Galluccio and Watson, LLP

The Art of the Pivot: What Losing Taught Me About Winning in the Long Run

People like to talk about success as if it moves in a straight line. It seems  it does not. If my life has taught me anything, it is that progress is built through setbacks, rejection, and moments when the door closes hard and you have to decide what to do next. I have lost campaigns. I have failed exams. I have been told no more times than I can count. None of that stopped me. What mattered was how quickly I got back up and where I aimed next.

Losing Is Not the Same as Failing

Early on, I learned an important distinction. Losing and failing are not the same thing. Losing is an outcome. Failing is a decision.

I lost political campaigns that I believed in deeply. Those losses hurt because they were public and personal. We built campaigns with hundreds of committed volunteers. You inspire people to believe and you convey with clarity what you care about and why. A year of non stop adrenaline ends abruptly with a tally of votes.You quickly have to extract all the good . The community you built. The friendships. You realize the message or the goal was not wrong. You have to understand that it’s a building block and that opportunity is built over time.  Often opportunity is very circumstantial and involves external matters you cannot control. Yes Politics is a science but there are very subtle nuances that control political races. Understanding and seeing these nuances ultimately becomes a 6th sense that can help you in all facets of life.

Every loss presented a new opportunity, a network of new friends and lessons to carry with you. The only defeat comes in not extracting all the good that can come from losing. Most of all it’s a chance to prove who you are. The wife of an Iconic political figure said of me. “Galluccio wins even when he loses.”. That meant everything to me.

Exams and Closed Doors Are Part of the Process

The bar exam did not go the way I wanted the first time. Law school entry did not follow a smooth path either. Those moments test something deeper than intelligence. They test discipline and humility.

It is easy to feel embarrassed when a door closes. It is easy to internalize rejection and tell yourself a story that you are not good enough. That voice is dangerous. You cannot negotiate with it. You have to outwork it.

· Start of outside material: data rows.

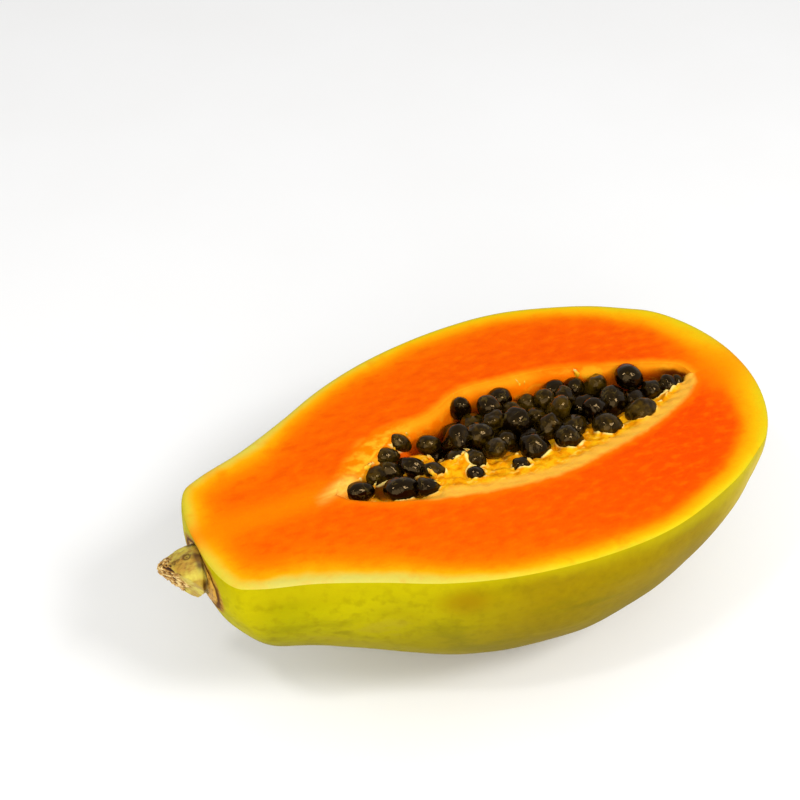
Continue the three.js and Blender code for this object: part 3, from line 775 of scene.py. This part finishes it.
def seed_places():
    """The seeds in front, each in its place, and the heap, laid in rows and then settled."""
    draw = draws(SEED_DRAW)
    seeds = [{"at": Vector(s[:3]), "radius": s[3] / 2, "fixed": True} for s in FRONT_SEEDS]
    for row, station in enumerate(np.arange(*SEED_ROWS, SEED_ROW_STEP)):
        offset = heap_near_edge(station) + row % 2 * SEED_STEP / 2
        while offset < far_lip(station) - HEAP_FAR_MARGIN + SEED_OVERRUN:
            x, y, rise = station + jitter(draw), offset + jitter(draw), jitter(draw)
            size = part_way(SEED_SIZE, next(draw))
            at = Vector((x, y, heap(x, y) + rise))
            if next(draw) >= SEED_SKIP and lining(x, y) <= at.z - BARE_OVER:
                seeds.append({"at": at, "radius": size / 2, "fixed": False})
            offset += SEED_STEP
    for _ in range(SETTLING_ROUNDS):
        settle(seeds)
    return seeds


def new_seed(number, wrinkle, dent):
    """One seed, 2 across: an egg with a blunt tip, dented, and finely wrinkled in its soft coat."""
    ball = bpy.ops.mesh.primitive_ico_sphere_add
    seed = begin_with(ball, subdivisions=SEED_FINENESS, radius=1)
    bpy.ops.object.shade_smooth()
    apart = Vector((3.1 * number, 0, 0))  # every seed has its own stretch of the noise
    for vertex in seed.data.vertices:
        way = vertex.co.normalized()
        hollows = noise.noise(way * 1.3 + apart)
        folds = 1 - 2 * abs(noise.noise(Vector((way.x * 0.9, way.y * 3.4, way.z * 3.4)) + apart))
        pores = noise.noise(way * 6 + apart)
        vertex.co *= 1 + dent * hollows + wrinkle * (folds + 0.5 * pores)
        vertex.co.yz *= 1 - SEED_TAPER * way.x
    edit_whole(bpy.ops.transform.resize, value=SEED_FORM)
    return seed


def under_places():
    """The seeds packed under the upper ones, where they show between them."""
    draw = draws(SEED_DRAW + 2)
    seeds = []
    for row, station in enumerate(np.arange(*UNDER_ROWS, UNDER_STEP)):
        near = heap_near_edge(station) + row % 2 * UNDER_SHIFT
        for offset in np.arange(near, far_lip(station) - UNDER_FAR_MARGIN, UNDER_STEP):
            x, y = station + jitter(draw), offset + jitter(draw)
            at = Vector((x, y, heap(x, y) + UNDER_LEVEL))
            by_fold = x - FOLD_PLACE[0] < BEHIND_FOLD[0] and y - FOLD_PLACE[1] < BEHIND_FOLD[1]
            if lining(x, y) <= at.z and not by_fold:
                seeds.append({"at": at, "radius": UNDER_SIZE / 2})
    return seeds


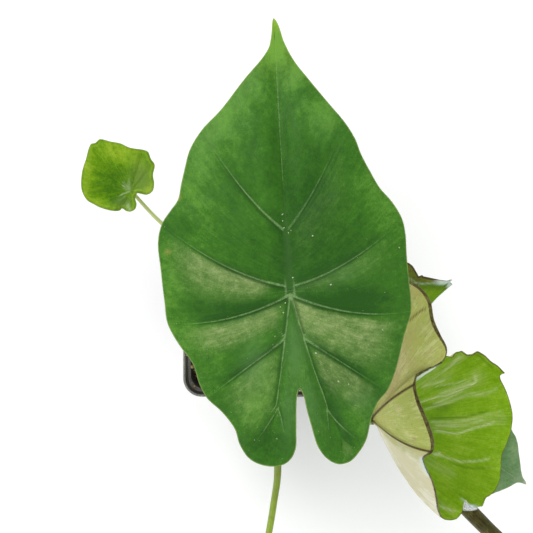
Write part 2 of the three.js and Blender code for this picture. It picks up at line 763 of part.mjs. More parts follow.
function piece(name, geometry, finish) {
  const mesh = new THREE.Mesh(geometry, new THREE.MeshStandardMaterial(finish));
  mesh.name = name;
  return mesh;
}

function placeBlade(mesh, { at, heading = 90, hang = 0 }) {
  mesh.position.set(...at);
  mesh.rotation.order = 'ZXY';
  mesh.rotation.set(THREE.MathUtils.degToRad(-hang), 0, THREE.MathUtils.degToRad(heading - 90));
  return mesh;
}

const plant = new THREE.Group();
plant.add(piece('pot', pot(), POT_BLACK));
plant.add(piece('soil', soil(), SOIL_BROWN));
plant.add(piece('stem', loft(stemLoops(0)), STEM_GREEN));

const leaves = [
  ['leaf_main', shieldBlade(MAIN_LEAF), MAIN_LEAF, LEAF_GREEN, MAIN_STALK, STALK_GREEN],
  ['leaf_cup', cupBlade(), CUP_LEAF, LEAF_LIME, CUP_STALK, STALK_GREEN],
  ['leaf_right', shieldBlade(RIGHT_LEAF), RIGHT_LEAF, LEAF_GREEN, RIGHT_STALK, STALK_DARK],
  ['leaf_hanging', shieldBlade(HANGING_LEAF), HANGING_LEAF, LEAF_GREY_GREEN, HANGING_STALK, STALK_GREEN],
  ['leaf_front', shieldBlade(FRONT_LEAF), FRONT_LEAF, LEAF_GREEN, FRONT_STALK, STALK_GREEN],
  ['leaf_young', youngBlade(), YOUNG_LEAF, LEAF_YOUNG, YOUNG_STALK, STALK_PALE],
];
const taken = [toManifold(loft(stemLoops(GAP)))];
for (const [name, geometry, leaf, bladeFinish, shape, stalkFinish] of leaves) {
  const blade = placeBlade(piece(`${name}_blade`, geometry, bladeFinish), leaf);
  plant.add(blade);
  plant.add(piece(`${name}_petiole`, stalk(blade, shape, taken), stalkFinish));
}

export default plant;
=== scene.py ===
"""Potted calidora alocasia: the dressed plant over its CAD frame, with a plain studio round it.

Sizes are in millimetres while a piece is worked out and become metres when its mesh is made. The frame is
the CAD's: the origin is the centre of the pot's underside, +Z is up and +Y is the way the main leaf points.
"""
import logging
import math
from dataclasses import dataclass, field, replace
from enum import Enum
from typing import Callable, Iterable, Sequence

import bmesh
import bpy
import numpy as np
from mathutils import Matrix, Vector


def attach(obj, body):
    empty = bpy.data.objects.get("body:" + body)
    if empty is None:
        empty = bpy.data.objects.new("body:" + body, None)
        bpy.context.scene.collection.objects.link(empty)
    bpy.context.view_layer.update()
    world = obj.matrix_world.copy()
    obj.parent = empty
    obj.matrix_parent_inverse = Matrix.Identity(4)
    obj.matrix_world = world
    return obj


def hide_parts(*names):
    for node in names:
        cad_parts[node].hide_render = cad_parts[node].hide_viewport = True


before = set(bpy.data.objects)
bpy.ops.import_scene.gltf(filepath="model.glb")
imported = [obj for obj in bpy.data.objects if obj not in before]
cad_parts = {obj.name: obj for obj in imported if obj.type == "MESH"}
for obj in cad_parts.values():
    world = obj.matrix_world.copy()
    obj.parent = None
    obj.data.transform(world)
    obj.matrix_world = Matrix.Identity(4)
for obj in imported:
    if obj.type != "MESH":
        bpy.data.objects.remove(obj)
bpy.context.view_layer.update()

LOG = logging.getLogger("alocasia")
MM = 0.001
BODY = "root"
RGBA = tuple[float, float, float, float]
Triple = tuple[float, float, float]
Array = np.ndarray
Piece = bpy.types.Object
Skin = bpy.types.Material
Number = "Value | float"


def linear(red: int, green: int, blue: int) -> RGBA:
    """Turns a given colour into the linear one that shaders take, by the usual screen curve.

    Args:
        red: red channel, 0 to 255.
        green: green channel, 0 to 255.
        blue: blue channel, 0 to 255.

    Returns:
        The linear colour with full alpha.
    """
    shares = (channel / 255 for channel in (red, green, blue))
    return (*((share / 12.92 if share <= 0.04045 else ((share + 0.055) / 1.055) ** 2.4) for share in shares), 1.0)


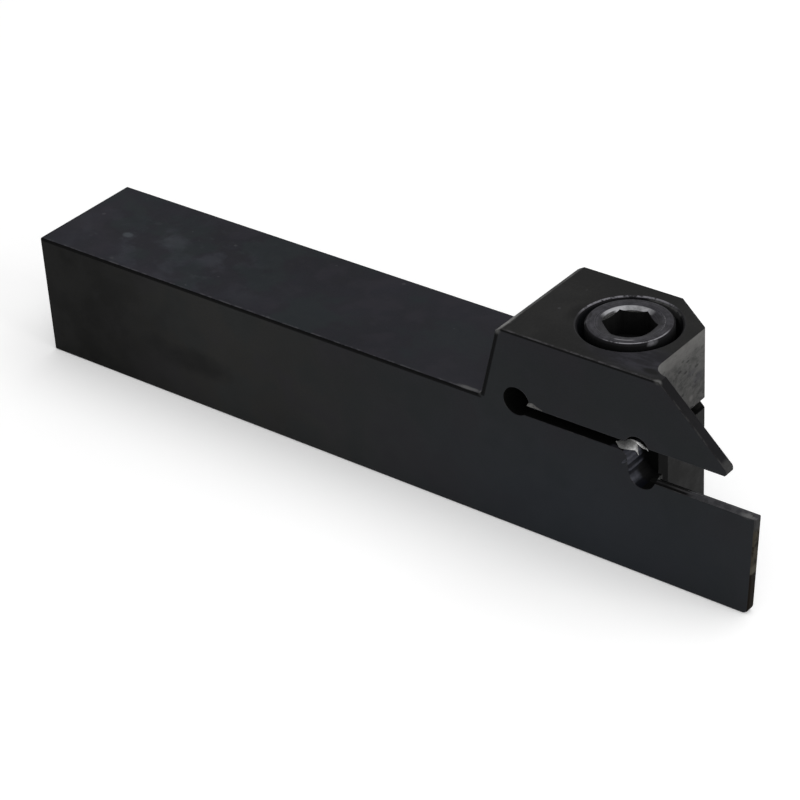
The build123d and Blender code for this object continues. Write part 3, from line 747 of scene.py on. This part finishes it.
def floor_material():
    g = Graph("floor_white")
    n = g.noise(0.02, 3.0, 0.5)
    g.link(g.mix(g.ramp(n, 0.3, 0.7), [c * 0.99 for c in FLOOR_COLOUR], FLOOR_COLOUR), g.bsdf.inputs["Base Color"])
    g.surface(metallic=0.0, specular=0.1, roughness=0.9)
    path = g.new("ShaderNodeLightPath")
    seen = g.math("MAXIMUM", path.outputs["Is Camera Ray"], path.outputs["Is Glossy Ray"])
    glow = g.new("ShaderNodeEmission")
    glow.inputs["Strength"].default_value = FLOOR_GLOW
    none = g.new("ShaderNodeEmission")
    none.inputs["Strength"].default_value = 0.0
    pick = g.new("ShaderNodeMixShader")
    g.link(seen, pick.inputs[0])
    g.link(none.outputs[0], pick.inputs[1])
    g.link(glow.outputs[0], pick.inputs[2])
    both = g.new("ShaderNodeAddShader")
    g.link(g.bsdf.outputs[0], both.inputs[0])
    g.link(pick.outputs[0], both.inputs[1])
    g.link(both.outputs[0], g.out.inputs["Surface"])
    return g.mat


def add_floor():
    mesh = bpy.data.meshes.new("floor")
    s = FLOOR_HALF
    mesh.from_pydata([(-s, -s, 0), (s, -s, 0), (s, s, 0), (-s, s, 0)], [], [(0, 1, 2, 3)])
    floor = bpy.data.objects.new("floor", mesh)
    scene.collection.objects.link(floor)
    assign(floor, floor_material())


add_floor()

world = bpy.data.worlds.new("studio")
scene.world = world
world.use_nodes = True
wn = world.node_tree
wn.nodes.clear()
w_out = wn.nodes.new("ShaderNodeOutputWorld")
w_bg = wn.nodes.new("ShaderNodeBackground")
w_bg.inputs["Color"].default_value = (1, 1, 1, 1)
w_bg.inputs["Strength"].default_value = WORLD_LEVEL
wn.links.new(w_bg.outputs[0], w_out.inputs[0])


def area(name, loc, target, size, power):
    """Square lamp aimed at a point; metres and watts."""
    data = bpy.data.lights.new(name, "AREA")
    data.shape = "SQUARE"
    data.size = size
    data.energy = power
    ob = bpy.data.objects.new(name, data)
    scene.collection.objects.link(ob)
    ob.location = loc
    ob.rotation_euler = (Vector(target) - Vector(loc)).to_track_quat("-Z", "Y").to_euler()


area("top_soft", (0.10, 0.20, 0.90), (0.02, 0, 0.01), 0.9, 3.4)
area("front_soft", (0.48, 0.02, 0.20), (0.04, 0, 0.015), 0.30, 0.8)
area("near_soft", (0.30, -0.34, 0.22), (0.03, 0, 0.012), 0.22, 0.35)

# ---------------------------------------------------------------- camera
cam_data = bpy.data.cameras.new("camera")
cam_data.sensor_width = 36.0
cam_data.lens = cam_data.sensor_width * FOCAL_PX / PHOTO_PX
cam_data.clip_start = 0.01
cam_data.clip_end = 10
camera = bpy.data.objects.new("camera", cam_data)
scene.collection.objects.link(camera)
camera.matrix_world = Matrix((
    (0.791490, -0.288817, 0.538635, 0.171128),
    (0.608891, 0.448856, -0.654049, -0.210253),
    (-0.052869, 0.845644, 0.531123, 0.175630),
    (0, 0, 0, 1)))
scene.camera = camera
scene.view_settings.view_transform = "Standard"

When I did not get the result I wanted, I adjusted. I studied differently. I sought better advice. I tightened my routine. I wasted no time feeling sorry for myself. The pivot matters because momentum matters. Crushing the bar or LSAT happened after fully committing myself and taught me that it’s all in or not at all. Nothing good comes easy.

The Discipline of Getting Back Up Quickly

Resilience is a life skil

The art of the pivot is innate. While others get lost in the rules or conditions changing you have to pivot to a different strategy. In moments of disadvantage you create meaningful advantage. Then you move.

I never allowed setbacks to linger. That does not mean ignoring emotion. It means not letting emotion control your next move. You acknowledge the disappointment, then you ask the only useful question. What is my next step?

That mindset carried me from setbacks into leadership roles, into a legal career, and into becoming one of the best in the fields I chose to stay in.

Rejection Is Data If You Let It Be

One of the most important lessons I learned is to treat rejection as data, not judgment.

When a campaign fails, voters are telling you something. When an exam goes wrong, the material is telling you something. When a door closes, the environment is telling you something.

You can either argue with the data or learn from it. I chose to learn. That approach removes ego from the equation. It turns disappointment into a tool.

Every pivot I made was based on reading the signal correctly and responding without delay.

Winning in the Long Run Looks Different

Winning is not always visible right away. Sometimes it looks like survival. Sometimes it looks like regrouping. Sometimes it looks like staying in the game when others walk away.

I won campaigns after losing others. I built a respected legal career after early setbacks. I found fulfillment in coaching, mentoring, and service that had nothing to do with titles.

The long run rewards people who stay disciplined and flexible. It does not reward bitterness or nostalgia.

The Pivot Is a Skill You Practice

The ability to pivot is not a personality trait. It is a skill.

You practice it by refusing to freeze after disappointment. You practice it by separating your worth from the outcome. You practice it by staying curious instead of defensive.

Every setback sharpens that skill if you let it. Over time, you stop fearing loss because you trust your ability to recover.

Why This Matters Beyond Me

I coach kids who are starting behind. I work with communities facing change. I advise clients navigating uncertain markets. The same lesson applies everywhere.

Life does not reward perfection. It rewards adaptability.

Teaching people how to pivot is one of the most valuable things we can do. It gives them confidence that they can handle whatever comes next.

Don’t Fear Losing- Life is marathon not a sprint 

If I could give one piece of advice, it would be this. Do not fear losing. Fear standing still after you lose.

The art of the pivot is about movement, humility, and discipline. It is about respecting the lesson without letting it slow you down. That mindset turned losses into foundations and rejection into direction.

Winning in the long run is not about avoiding setbacks. It is about mastering the pivot when they come.